Recasting Iranian Modernity: International Relations and Social Change

Iranian modernity has thrown eurocentric limitations of classical social theory into the sharpest relief. This has led to the dominance of micro-theoretical or narrative accounts of Iranian modernity that elide the need for a radical reconstruction of classical social theory away from its eurocentric foundations. This intellectual posture’s porosity to essentialism is reinforced by the anti-universalism of post-structuralist and post-colonial approaches. By contrast, this paper seeks to deploy Iran’s distinct experience of modernity and revolution to pinpoint the root cause of classical social theory’s eurocentrism, and sketch an alternative non-eurocentric social theory that comprehends historical difference as a universal feature of, and organic to, social development. Through a critical interrogation of Weberian and Marxian historical sociology the paper traces classical social theory’s eurocentrism to its ontologically singular conception of society, which furnishes ‘internalist’ conceptions of social change.
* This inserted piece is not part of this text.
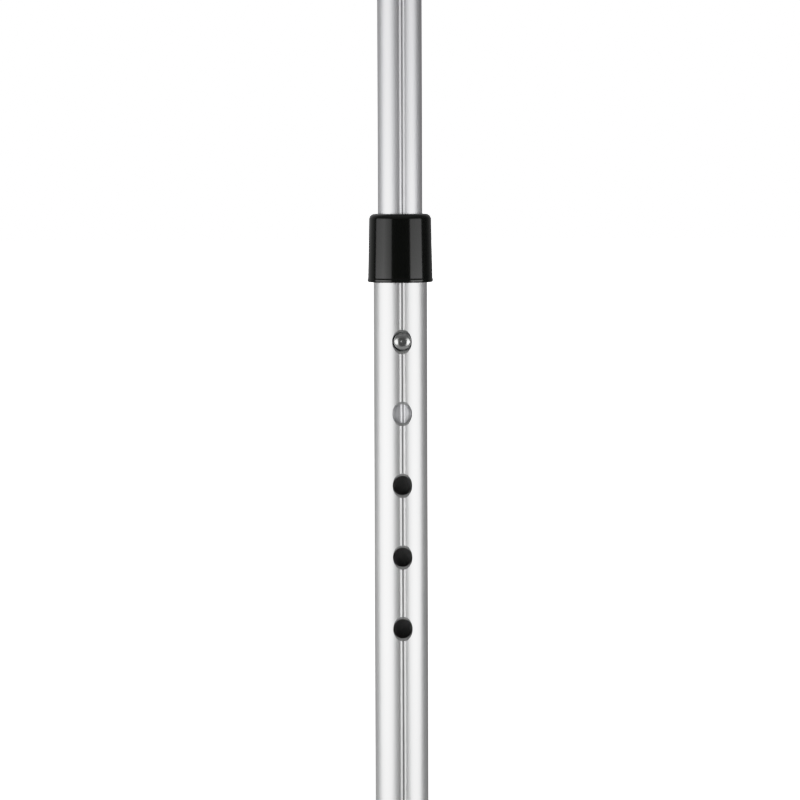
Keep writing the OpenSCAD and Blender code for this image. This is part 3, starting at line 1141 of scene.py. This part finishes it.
def frame_welds():
    verts = []
    faces = []
    for side in (1, -1):
        faces += quads(WELD_AROUND, WELD_SECTION, wrap=True, start=len(verts))
        verts += weld_bead(side)
    piece = new_piece("frame_welds_beads", verts, faces, sharp_angle=75)
    stand_for(piece, "frame_welds", WELD_METAL)


# ------------ the cane

upper_tube()
lower_tube()
base_socket()
leg_tube("inner", 1)
leg_tube("outer", -1)
frame_welds()
push_collar("tube_collar", LOWER_R, LOWER_R - LOWER_WALL, 2.5 * MM)
push_collar("socket_collar", SOCKET_R, SOCKET_R - SOCKET_WALL, 3 * MM)
socket_stop()
handle_grip()
handle_end_cap()
snap_button("height_button", BUTTON_Z)
snap_button("base_button", BASE_BUTTON_Z)
spring_clip("height_button_spring")
spring_clip("base_button_spring")
for corner in ("front_inner", "front_outer", "back_inner", "back_outer"):
    foot_tip("foot_tip_" + corner)
    foot_washer("foot_washer_" + corner)

# ------------ camera

VIEW_AZIMUTH = math.radians(-3.5)
VIEW_ELEVATION = math.radians(3.2)
VIEW_ROLL = math.radians(-0.195)
VIEW_DISTANCE = 1.65
VIEW_SIDE = -0.25 * MM
VIEW_BELOW_BUTTON = 21 * MM
LENS = 209.5


def photograph_camera():
    data = bpy.data.cameras.new("camera")
    data.lens = LENS
    camera = linked("camera", data)
    level = math.cos(VIEW_ELEVATION)
    side, front = math.sin(VIEW_AZIMUTH), -math.cos(VIEW_AZIMUTH)
    back = Vector((side * level, front * level, math.sin(VIEW_ELEVATION)))
    target = AXIS + Vector((VIEW_SIDE, 0, BUTTON_Z - VIEW_BELOW_BUTTON))
    camera.location = target + back * VIEW_DISTANCE
    roll = Quaternion((0, 0, 1), VIEW_ROLL)
    camera.rotation_mode = "QUATERNION"
    camera.rotation_quaternion = (-back).to_track_quat("-Z", "Y") @ roll
    bpy.context.scene.camera = camera


# ------------ stage

# The backdrop's strength, which the view shows as white
WHITE = 1.8
STUDIO_R = 1.15
WALL_R = 1.25
STUDIO_LOW = -0.6
STUDIO_TOP = 2.4
BOX_LOW = -0.3
BOX_TOP = 0.95
FAR = 24
# The floor's glow is painted light: faint inside the first radius and white outside the second
PALE_R = 0.7
WHITE_R = 2.0
# A softbox's brightness from its lower edge to its upper one, as (place, share) stops
LOWER_HALF = ((0, 0.15), (0.35, 0.6), (0.5, 1), (0.58, 0.95))
LEFT_UPRIGHT = (*LOWER_HALF, (0.68, 0.55), (1, 0.25))
RIGHT_UPRIGHT = (*LOWER_HALF, (0.68, 0.53), (0.75, 0.42), (1, 0.15))


def staged(name, verts, faces, material, uvs=None):
    """Part of the stage."""
    mesh = new_mesh(name, verts, faces, uvs)
    mesh.materials.append(material)
    thing = linked(name, mesh)
    return thing


def seen_by(thing, *rays):
    """Only these rays meet the thing."""
    for ray in ("camera", "diffuse", "glossy", "transmission", "volume_scatter", "shadow"):
        setattr(thing, "visible_" + ray, ray in rays)


def glow(name, strength, across=None, upright=None, lights=True):
    """Emission. Its strength may vary along a panel's UV axes, as (place, share) stops."""
    material = bpy.data.materials.new(name)
    material.use_nodes = True
    tree = material.node_tree
    tree.nodes.clear()
    place = new_node(tree, "ShaderNodeTexCoord").outputs["UV"]
    split = new_node(tree, "ShaderNodeSeparateXYZ", {0: place})
    level = strength
    for axis, stops in (("X", across), ("Y", upright)):
        if stops is None:
            continue
        ramp = new_node(tree, "ShaderNodeValToRGB", {"Fac": split.outputs[axis]})
        elements = ramp.color_ramp.elements
        for _ in stops[2:]:
            elements.new(0.5)
        for element, (spot, share) in zip(elements, stops):
            element.position = spot
            element.color = (share, share, share, 1)
        inputs = {0: ramp.outputs["Color"], 1: level}
        level = new_node(tree, "ShaderNodeMath", inputs, operation="MULTIPLY").outputs[0]
    emission = new_node(tree, "ShaderNodeEmission", {"Strength": level})
    new_node(tree, "ShaderNodeOutputMaterial", {"Surface": emission.outputs[0]})
    if not lights:
        material.cycles.emission_sampling = "NONE"
    return material


def curved_wall(name, start, stop, radius, bottom, top, material):
    """Part of an upright cylinder. Bearings are degrees to the right of the camera's side."""
    steps = max(2, math.ceil(abs(stop - start) / 5))
    verts = []
    uvs = []
    for k in range(steps + 1):
        a = math.radians(start + (stop - start) * k / steps)
        x, y = AXIS.x + radius * math.sin(a), AXIS.y - radius * math.cos(a)
        verts += [(x, y, bottom), (x, y, top)]
        uvs += [(k / steps, 0), (k / steps, 1)]
    faces = [[2 * k, 2 * k + 1, 2 * k + 3, 2 * k + 2] for k in range(steps)]
    return staged(name, verts, faces, material, uvs)


def disc(name, z, radius, material, steps=96):
    verts = [(AXIS.x + p.x, AXIS.y + p.y, z) for p in arc(0, 0, radius, 0, 360, steps)[:-1]]
    return staged(name, verts, [list(range(steps))], material)


def pale_floor():
    """Glows as painted light, faintly under the cane and white further off, and open from below.
    """
    finish = Finish("pale_floor", Roughness=0.9)
    finish.shader.inputs["Base Color"].default_value = (0.82, 0.82, 0.82, 1)
    finish.shader.inputs["Emission Color"].default_value = (1, 1, 1, 1)
    away = finish.vectors("LENGTH", {0: finish.coordinates((1, 1, 0))}, "Value")
    # Painted light: the glow grows with distance from the cane, leaving painted shade round it
    finish.drive("Emission Strength", finish.remap(away, PALE_R, WHITE_R, 0.25, WHITE))
    below = finish.add("ShaderNodeNewGeometry").outputs["Backfacing"]
    clear = finish.add("ShaderNodeBsdfTransparent").outputs[0]
    inputs = {0: below, 1: finish.shader.outputs[0], 2: clear}
    pick = finish.add("ShaderNodeMixShader", inputs)
    feed(finish.tree.nodes["Material Output"].inputs["Surface"], pick.outputs[0])
    finish.material.cycles.emission_sampling = "NONE"
    seen_by(disc("floor", 0, FAR, finish.material), "camera")


def white_surroundings():
    """White behind everything, and an even white light on what isn't shiny."""
    world = bpy.data.worlds.new("white")
    world.use_nodes = True
    world.node_tree.nodes["Background"].inputs["Color"].default_value = (1, 1, 1, 1)
    bpy.context.scene.world = world
    material = glow("white_backdrop", WHITE, lights=False)
    for part in (
        curved_wall("backdrop", 0, 360, FAR, -FAR, FAR, material),
        disc("backdrop_lid", FAR, FAR, material),
        disc("backdrop_base", -FAR, FAR, material),
    ):
        seen_by(part, "camera")


def dim_studio():
    """Dim walls, ceiling and ground that only reflections see."""
    for name, start, stop, strength, across, upright in (
        ("front", -112, 112, 0.14, None, ((0, 0.36), (0.5, 0.36), (0.62, 0.9), (1, 1))),
        ("rear_left", -112, -180, 0.5, ((0, 0.28), (1, 1)), None),
        ("rear_right", 112, 180, 0.34, ((0, 0.18), (1, 1)), None),
    ):
        material = glow("dim_" + name, strength, across, upright, lights=False)
        wall = curved_wall("wall_" + name, start, stop, WALL_R, STUDIO_LOW, STUDIO_TOP, material)
        seen_by(wall, "glossy")
    for name, z, strength in (("ceiling", STUDIO_TOP, 0.2), ("ground", STUDIO_LOW, 0.28)):
        material = glow("dim_" + name, strength, lights=False)
        seen_by(disc(name, z, WALL_R, material), "glossy")


def softbox(name, start, stop, strength, across, upright):
    material = glow(name, strength, across, upright)
    panel = curved_wall(name, start, stop, STUDIO_R, BOX_LOW, BOX_TOP, material)
    seen_by(panel, "diffuse", "glossy")


def soft_highlights():
    """Film-like shoulder: bright reflections ease towards white instead of clipping."""
    view = bpy.context.scene.view_settings
    view.view_transform = "Standard"
    view.use_curve_mapping = True
    mapping = view.curve_mapping
    mapping.white_level = (WHITE, WHITE, WHITE)
    curve = mapping.curves[3]
    curve.points[0].location = (0, 0)
    curve.points[1].location = (1, 1)
    for bright, shown in ((0.33, 0.33), (0.66, 0.65), (0.9, 0.81), (1.2, 0.895), (1.5, 0.945)):
        curve.points.new(bright / WHITE, shown)
    for point in curve.points:
        point.handle_type = "AUTO_CLAMPED"
    mapping.update()


photograph_camera()
pale_floor()
white_surroundings()
dim_studio()
softbox("left_softbox", -35, -102, 3.3, ((0, 0.5), (0.45, 1), (1, 0.55)), LEFT_UPRIGHT)
softbox("right_softbox", 33, 81, 3.2, ((0, 0.9), (0.5, 0.95), (1, 0.9)), RIGHT_UPRIGHT)
soft_highlights()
The paper therefore argues for a social theory that is based on a plural social ontology that assigns a constitutive and generative theoretical status to international relations understood as the interactive co-existence of all historical forms of social coherence in mutually recognized integrities. The argument culminates in a novel conception of social change in which societies’ interactive co-existence enters into their individual existence and vice-versa. Consequently, variation in the experience and outcomes of modernity are recast as an organic property of the international dimension of social change itself. These theoretical arguments are outlined and substantiated through empirical investigations of two key episodes in Iran’s modern history, the Constitutional Revolution and the 1979 revolution.